LBSU, as a No. 5 seed in its conference tournament, won three games in as many days to punch a ticket to the NCAA Tournament for just the second time since Monson arrived at the school in 2007.
“I’m hoping that people look at me and say, ‘Hey, he had a great job,’ ” Monson said. “What are we feeling sorry for him for? He had 17 years driving that car. It was a great ride. I knew the car was leased. I mean, they wanted the keys back.
“It’s not insured this week, but I still get to drive it. I’m going to try to keep it on the road, the road to the Final Four.”
Self-deprecation was Monson’s tactic of choice during an amusing news conference appearance on the eve of the Big Dance.
Upon sitting down at the podium, Monson pre-empted a moderator and said, “I don’t have to answer anything I don’t want to because I’m working for free today. Did you see the ‘Seinfeld’ when George was trying to get fired and couldn’t lose his job, still going to work every day? That’s me. I’m a ‘Seinfeld’ episode going on right now in real life.”
Thirty minutes after Monson informed players of the school’s decision, he gave them the option to take the day off or debrief with a short film session. Most chose the latter.
“The first thing I said is, ‘Just bonding together is not going to be enough,’ ” Monson recalled. “ ‘We have to be a better basketball team this week. Just look at this first defensive clip, guys. We close out short here. The guy is wide open, we don’t get a contest.
“These are the kind of plays that get a coach fired.’ ”
Monson’s situation, of course, was the most pressing item during LBSU’s news conferences on Wednesday, but his longtime coaching friends were also asked for their takes.
“I think it’s a story worthy of a Disney show or something, man, the way it’s playing out,” Few said. “I’m hoping it’s a lesson for all those athletic directors out there to maybe take pause once in a while and realize these jobs are hard and sometimes, when you got a good guy there, hang with it.”
Few commended Monson for the professionalism he’s shown the past two weeks. As for the university that could be employing his old friend for 24 more hours, three more weeks and anything in between?
“I can’t say the same maybe for Long Beach State,” Few said. “It’s ridiculous. Health insurance, things like that, when you lose your job. Everybody out there in the real world gets an extended deal with stuff like that for a while and everything. I don’t want to get into the weeds on that stuff.”
Monson’s father, Don, isn’t able to travel as frequently as he used to, and the 90-year-old saved his postseason trip for the Big West Tournament, perhaps not anticipating there’d be another one just a week later. Similarly, one of Monson’s daughters, Mollie, got an exemption from Gonzaga’s rowing coach to attend the conference tournament, but the senior wasn’t able to play hooky from practice for a second week.

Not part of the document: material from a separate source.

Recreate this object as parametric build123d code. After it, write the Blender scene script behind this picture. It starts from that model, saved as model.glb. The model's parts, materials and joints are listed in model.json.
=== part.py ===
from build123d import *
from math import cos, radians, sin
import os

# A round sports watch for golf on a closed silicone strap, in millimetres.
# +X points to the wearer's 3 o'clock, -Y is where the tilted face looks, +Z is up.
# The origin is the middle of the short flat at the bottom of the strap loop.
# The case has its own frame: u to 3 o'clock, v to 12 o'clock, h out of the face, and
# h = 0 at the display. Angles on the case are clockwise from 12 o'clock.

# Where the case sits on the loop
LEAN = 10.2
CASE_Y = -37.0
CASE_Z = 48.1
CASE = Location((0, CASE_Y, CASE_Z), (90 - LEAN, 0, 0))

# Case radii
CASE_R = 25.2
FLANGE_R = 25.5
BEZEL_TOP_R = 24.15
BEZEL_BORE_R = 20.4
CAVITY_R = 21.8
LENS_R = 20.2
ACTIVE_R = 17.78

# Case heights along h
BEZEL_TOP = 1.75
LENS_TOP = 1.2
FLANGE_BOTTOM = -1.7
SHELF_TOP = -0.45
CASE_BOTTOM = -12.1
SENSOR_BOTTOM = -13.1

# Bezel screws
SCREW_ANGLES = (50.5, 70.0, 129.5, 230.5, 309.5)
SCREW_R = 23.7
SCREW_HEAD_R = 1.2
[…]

“I’m going to get that coach someday,” Monson joked. “No, he was awesome. He made it happen last week.”
Coaches outside Gonzaga’s circle expressed their admiration for Monson amid the unusual circumstances.
“I’m so happy for Dan, but I’m not near as happy for him as some because when I was at Tulsa my first year, he had us down 34-8 at halftime when he was at Gonzaga,” Kansas’ Self said. “I’ve harbored that feeling for my entire career. … There’s not too many guys that can go out the way that they would dream they could go out. Dan gets to do that. I think we should all be happy for him on that.”
As for what Monson and The Beach have in store for Lloyd and the Wildcats on Thursday?
“I’m still going to run the Princeton offense,” Monson said.
As if Lloyd hadn’t already heard it enough.
“He told me that 50 times last night,” Lloyd said.